═══ Exercise input

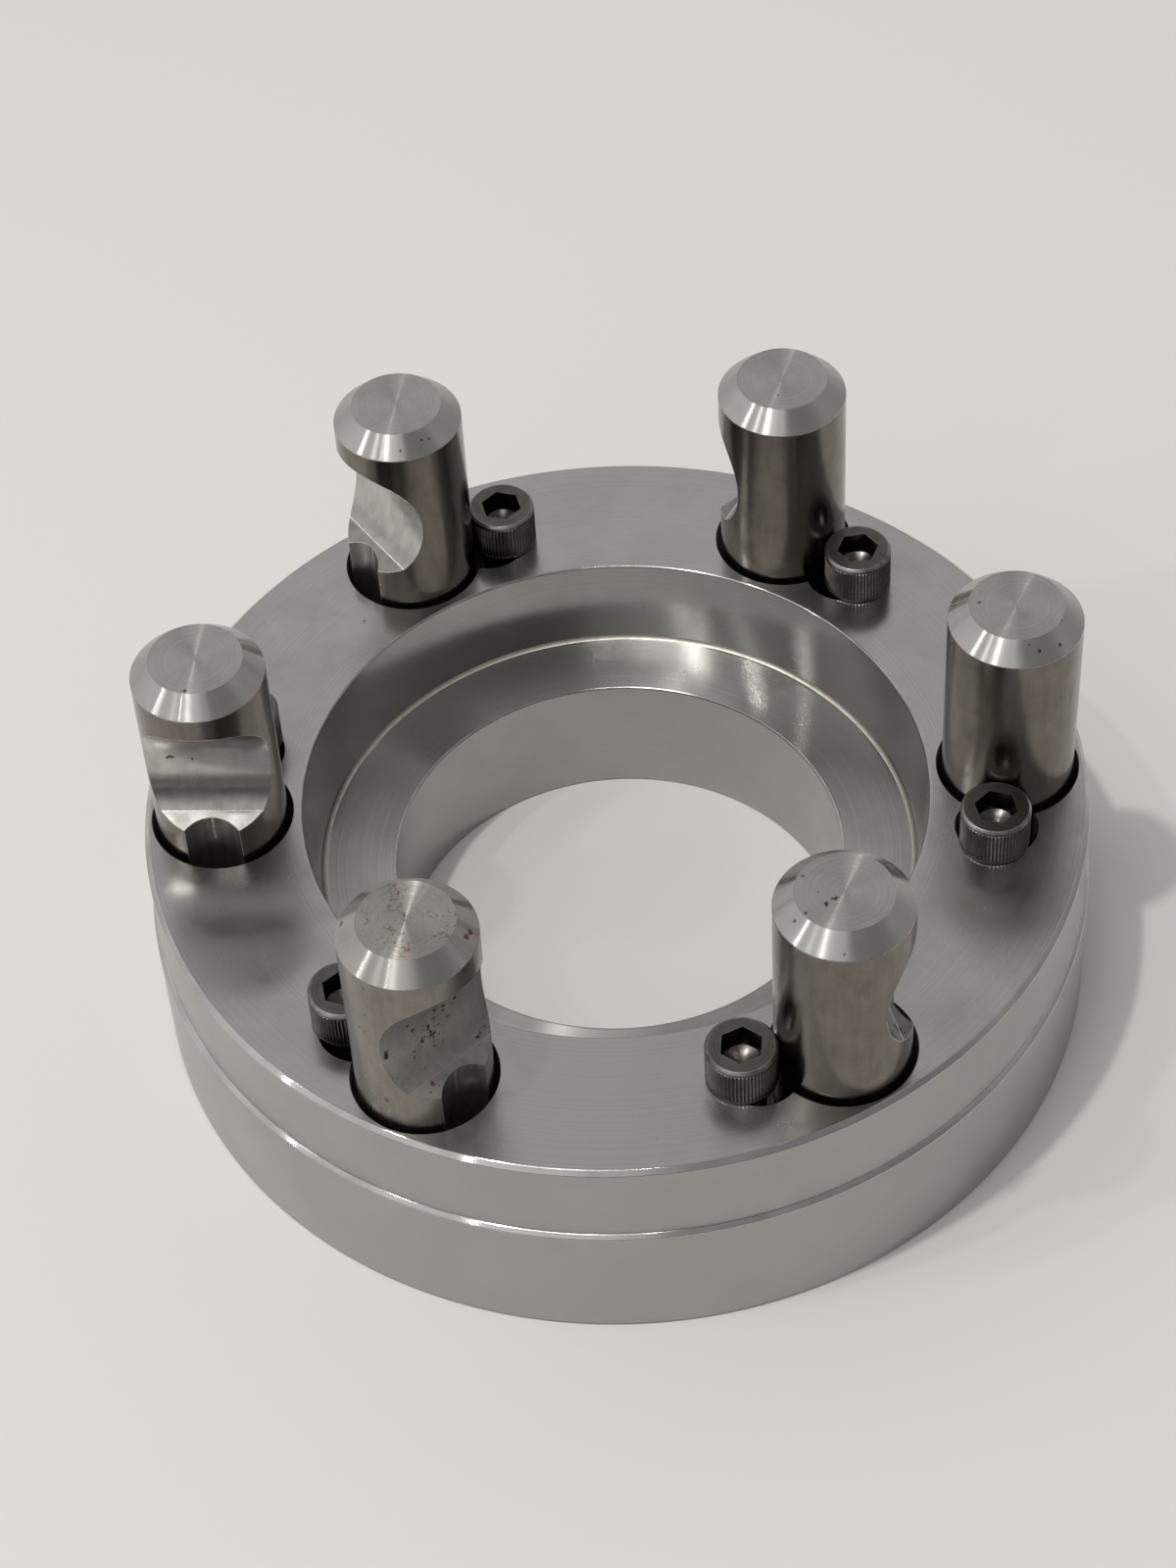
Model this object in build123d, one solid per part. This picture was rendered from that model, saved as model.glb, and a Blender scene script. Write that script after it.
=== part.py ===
from build123d import *
from math import cos, pi, radians, sin, sqrt, tan
import os

# Lathe chuck backplate with a short-taper spindle socket, cam lock studs and lock screws.
# Millimetres. The origin is the centre of the underside, +Z is the turning axis, and the
# spindle side faces up. Heights and depths of the studs and screws count from the spindle face.

# Plate, turned in one piece
plate_thickness = 41.0
band_diameter = 160.0
band_depth = 16.2
step_width = 0.75
rim_chamfer = 0.8
step_chamfer = 0.65
base_chamfer = 0.5

# Spindle socket and through bore
socket_mouth_diameter = 106.375
socket_half_angle = 7.125
socket_depth = 16.3
socket_edge_break = 0.3
socket_corner_fillet = 0.8
bore_diameter = 77.2
bore_edge_break = 0.3

# Stud circle, numbered clockwise from above
stud_circle_diameter = 133.35
first_stud_angle = 120.0
# How far each stud stands turned from facing along the circle, in degrees
stud_turns = (3.4, -1.3, 0.0, -16.4, -20.1, -4.6)

# Cam stud: plain body, cam cut, facet under the cut, locking groove and threaded shank
stud_diameter = 22.2
stud_height = 38.3
stud_chamfer = 3.3
stud_sink = 15.0
stud_hole_clearance = 0.9
stud_float = 1.0
stud_shank_diameter = 16.0
stud_shank_length = 19.0
stud_shank_chamfer = 1.0
stud_shoulder_chamfer = 0.5
thread_clearance = 0.05
stud_tip_gap = 1.5
cam_cut_radius = 13.9
cam_cut_height = 18.2
cam_cut_floor = 3.5
cam_edge_height = 9.0
cam_lip_height = 6.7

# Lock screw: socket head cap screw that stands out of its pocket beside the stud
head_diameter = 11.7
head_height = 7.94
head_chamfer = 0.4
head_edge_break = 0.2
socket_flats = 6.35
socket_recess = 4.0
socket_point_angle = 118.0
screw_diameter = 7.94
screw_length = 12.7
screw_tip_chamfer = 0.8
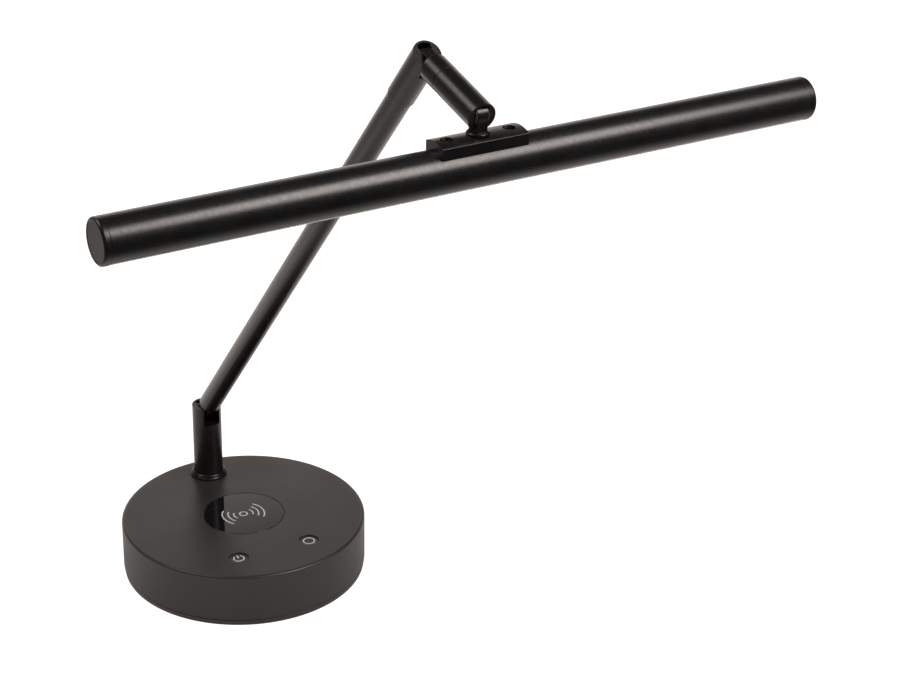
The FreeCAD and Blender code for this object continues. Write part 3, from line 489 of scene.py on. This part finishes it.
INK = printed_ink("symbol_ink", (0.5, 0.5, 0.48), (0.62, 0.62, 0.6))

for row in frame["record"]["subparts"]:
    mesh = frame["nodes"][row["node"]].data
    mesh.materials.clear()
    mesh.materials.append(MATERIALS[row["material_slot"]])

# ---------------------------------------------------------------- base

BASE_RADIUS = 90.5
BASE_TOP = 41.5
BASE_UNDERSIDE = 38.5
ABOVE_BASE = 43.5
BELOW_COVER = 30
DISC_SEAT = 39.65
DISC_TOP = 41.4
BUTTONS = {"power_button": -27.8, "mode_button": 27.8}
BUTTON_Y = -56.5
WELL_RADIUS = 7.1
WELL_LIP = 0.45
INLET_HEIGHT = 12.9
PAD_RINGS = 12


def shaft(name, profile, x=0.0, y=0.0, segments=96):
    """Upright turned shape at a place on the base."""
    return place(lathe(name, profile, segments), Matrix.Translation((x, y, 0)))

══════

What you should do: Copy out each record, keeping every word as it is.

Result of the exercise:
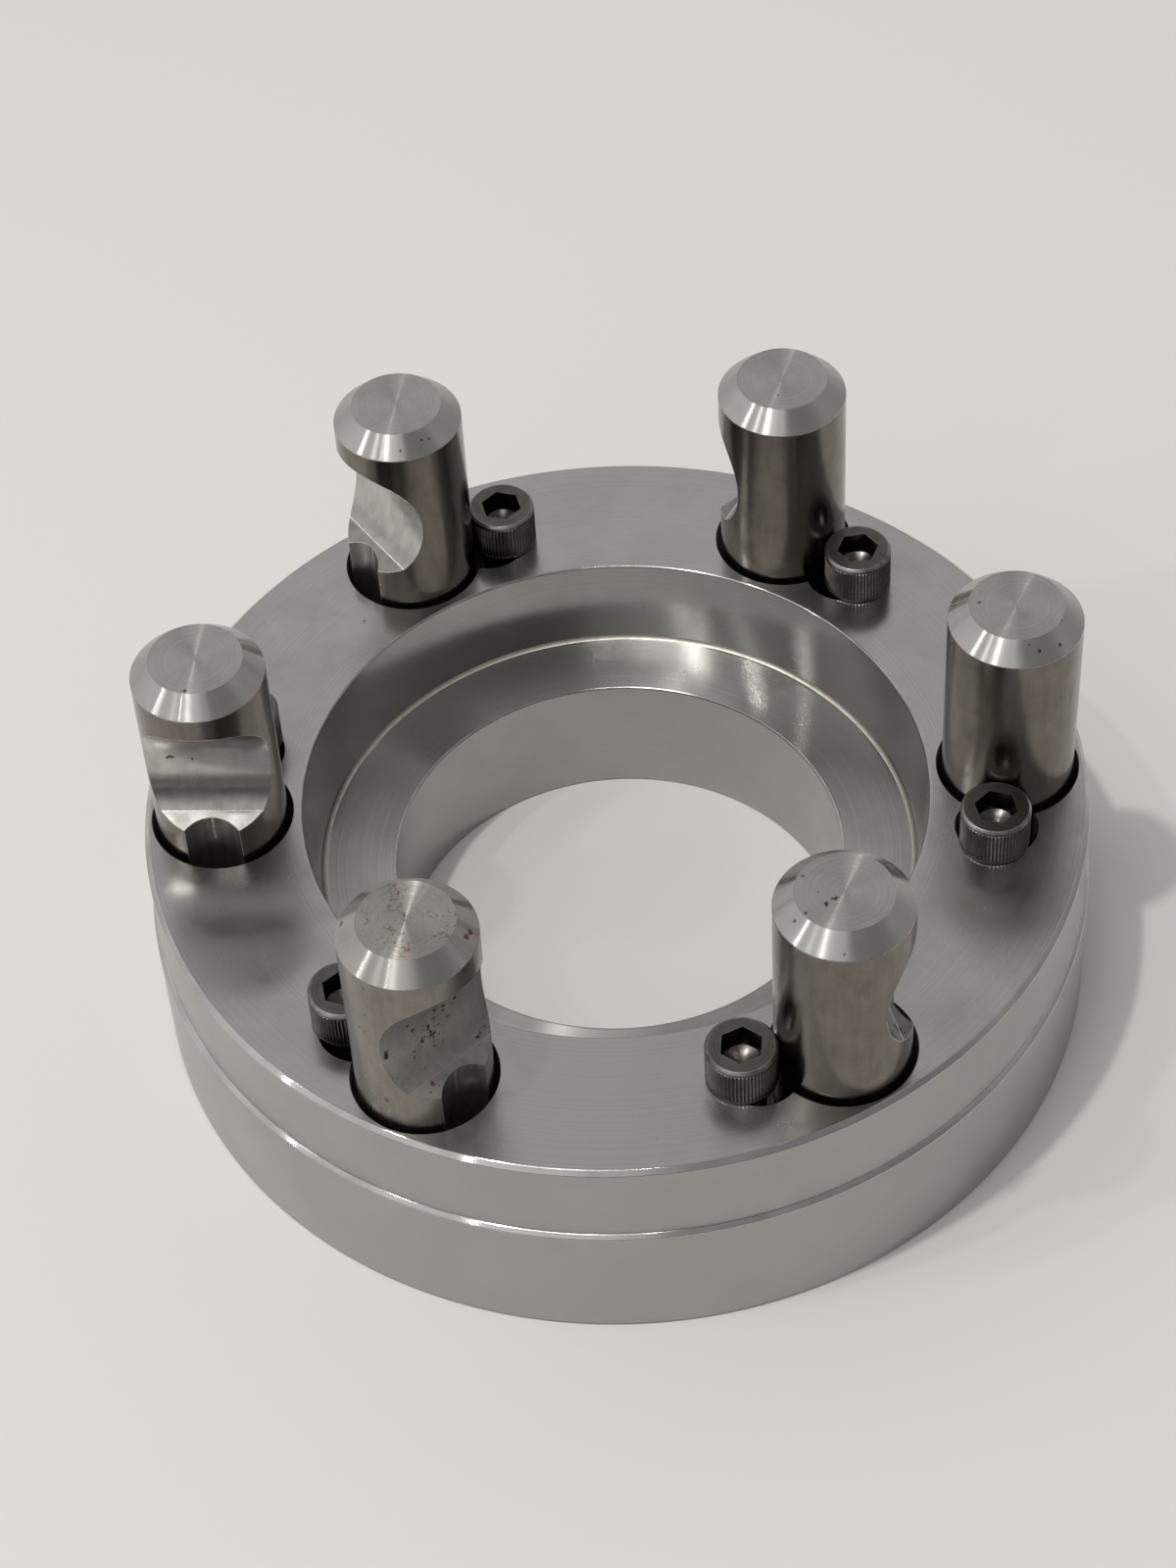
Model this object in build123d, one solid per part. This picture was rendered from that model, saved as model.glb, and a Blender scene script. Write that script after it.
=== part.py ===
from build123d import *
from math import cos, pi, radians, sin, sqrt, tan
import os

# Lathe chuck backplate with a short-taper spindle socket, cam lock studs and lock screws.
# Millimetres. The origin is the centre of the underside, +Z is the turning axis, and the
# spindle side faces up. Heights and depths of the studs and screws count from the spindle face.

# Plate, turned in one piece
plate_thickness = 41.0
band_diameter = 160.0
band_depth = 16.2
step_width = 0.75
rim_chamfer = 0.8
step_chamfer = 0.65
base_chamfer = 0.5

# Spindle socket and through bore
socket_mouth_diameter = 106.375
socket_half_angle = 7.125
socket_depth = 16.3
socket_edge_break = 0.3
socket_corner_fillet = 0.8
bore_diameter = 77.2
bore_edge_break = 0.3

# Stud circle, numbered clockwise from above
stud_circle_diameter = 133.35
first_stud_angle = 120.0
# How far each stud stands turned from facing along the circle, in degrees
stud_turns = (3.4, -1.3, 0.0, -16.4, -20.1, -4.6)

# Cam stud: plain body, cam cut, facet under the cut, locking groove and threaded shank
stud_diameter = 22.2
stud_height = 38.3
stud_chamfer = 3.3
stud_sink = 15.0
stud_hole_clearance = 0.9
stud_float = 1.0
stud_shank_diameter = 16.0
stud_shank_length = 19.0
stud_shank_chamfer = 1.0
stud_shoulder_chamfer = 0.5
thread_clearance = 0.05
stud_tip_gap = 1.5
cam_cut_radius = 13.9
cam_cut_height = 18.2
cam_cut_floor = 3.5
cam_edge_height = 9.0
cam_lip_height = 6.7

# Lock screw: socket head cap screw that stands out of its pocket beside the stud
head_diameter = 11.7
head_height = 7.94
head_chamfer = 0.4
head_edge_break = 0.2
socket_flats = 6.35
socket_recess = 4.0
socket_point_angle = 118.0
screw_diameter = 7.94
screw_length = 12.7
screw_tip_chamfer = 0.8
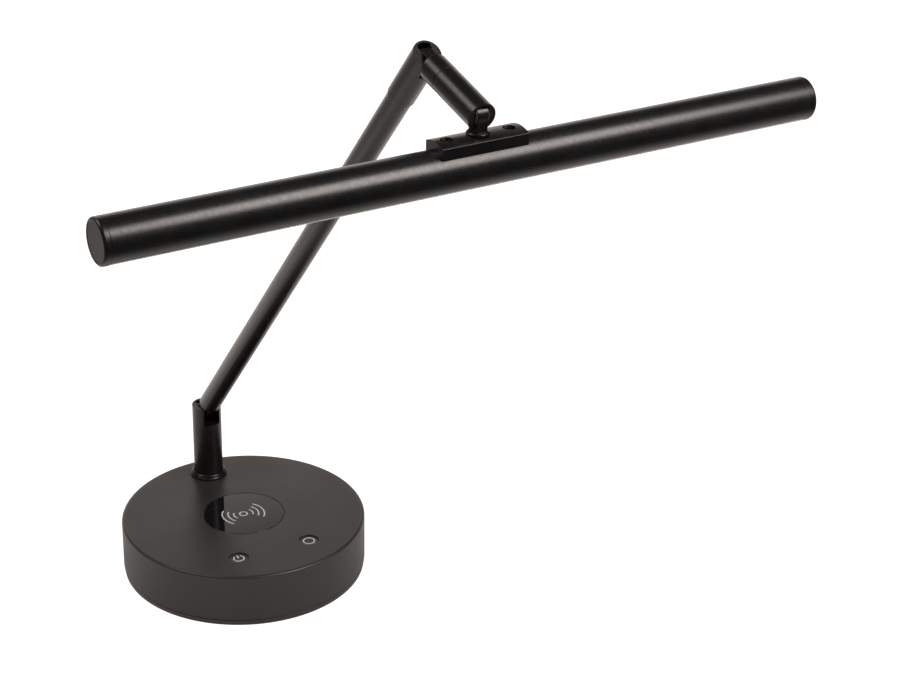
The FreeCAD and Blender code for this object continues. Write part 3, from line 489 of scene.py on. This part finishes it.
INK = printed_ink("symbol_ink", (0.5, 0.5, 0.48), (0.62, 0.62, 0.6))

for row in frame["record"]["subparts"]:
    mesh = frame["nodes"][row["node"]].data
    mesh.materials.clear()
    mesh.materials.append(MATERIALS[row["material_slot"]])

# ---------------------------------------------------------------- base

BASE_RADIUS = 90.5
BASE_TOP = 41.5
BASE_UNDERSIDE = 38.5
ABOVE_BASE = 43.5
BELOW_COVER = 30
DISC_SEAT = 39.65
DISC_TOP = 41.4
BUTTONS = {"power_button": -27.8, "mode_button": 27.8}
BUTTON_Y = -56.5
WELL_RADIUS = 7.1
WELL_LIP = 0.45
INLET_HEIGHT = 12.9
PAD_RINGS = 12


def shaft(name, profile, x=0.0, y=0.0, segments=96):
    """Upright turned shape at a place on the base."""
    return place(lathe(name, profile, segments), Matrix.Translation((x, y, 0)))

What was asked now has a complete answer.